In Amsterdam Boone may also have known Egbert van Heemskerk who was a witness for Reynier Hals there in 1661 and stayed for periods in Amsterdam in the 1660s before leaving for England. In 1660 and 1661 Boone was recorded in documents in Middelburg likely related to dealing with the estate of his brother Huybrecht and the guardianship of Huybrecht's children. In 1665 he is recorded living on the Nieuwendijk in Amsterdam. Shortly after 1665 Boone left for England. He must have been very prolific as 99 of his genre paintings were offered at London auctions between 1689 and 1692.

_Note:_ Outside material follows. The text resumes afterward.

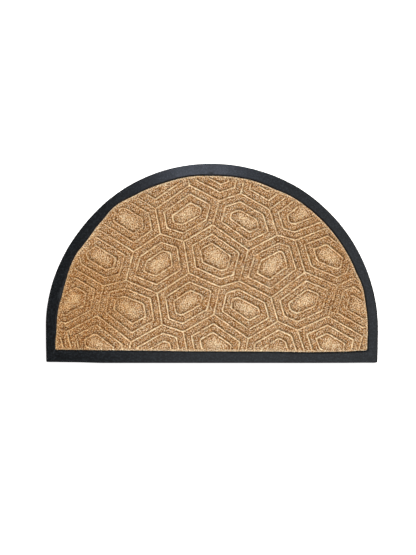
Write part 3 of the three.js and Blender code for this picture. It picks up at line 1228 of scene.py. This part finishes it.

The Dutch engraver Jan Griffier who resided in London from 1666 is traditionally believed to have made a mezzotint portrait of Boone as a fiddle player. However, as this mezzotint was purportedly made after a painting by Hendrick ter Brugghen who died before Boone was born, it seems unlikely the mezzotint depicts Boone. As the posthumous sale of his collection was advertised in the London Gazette of 22 September 1692, Boone must have died before this date.

==Work==
Although Boone seems to have been a prolific painter, only a few works by his hand are currently known. There are no extant dated works by Boone. His known works are genre scenes and genre portraits. These works are in the peasant genre of rough looking peasants engaging in merry making in taverns. In these works the influence of Egbert van Heemskerk, a pupil of Pieter de Grebber was obvious. Other influences include Adriaen van Ostade. David Teniers the Younger and Adriaen Brouwer.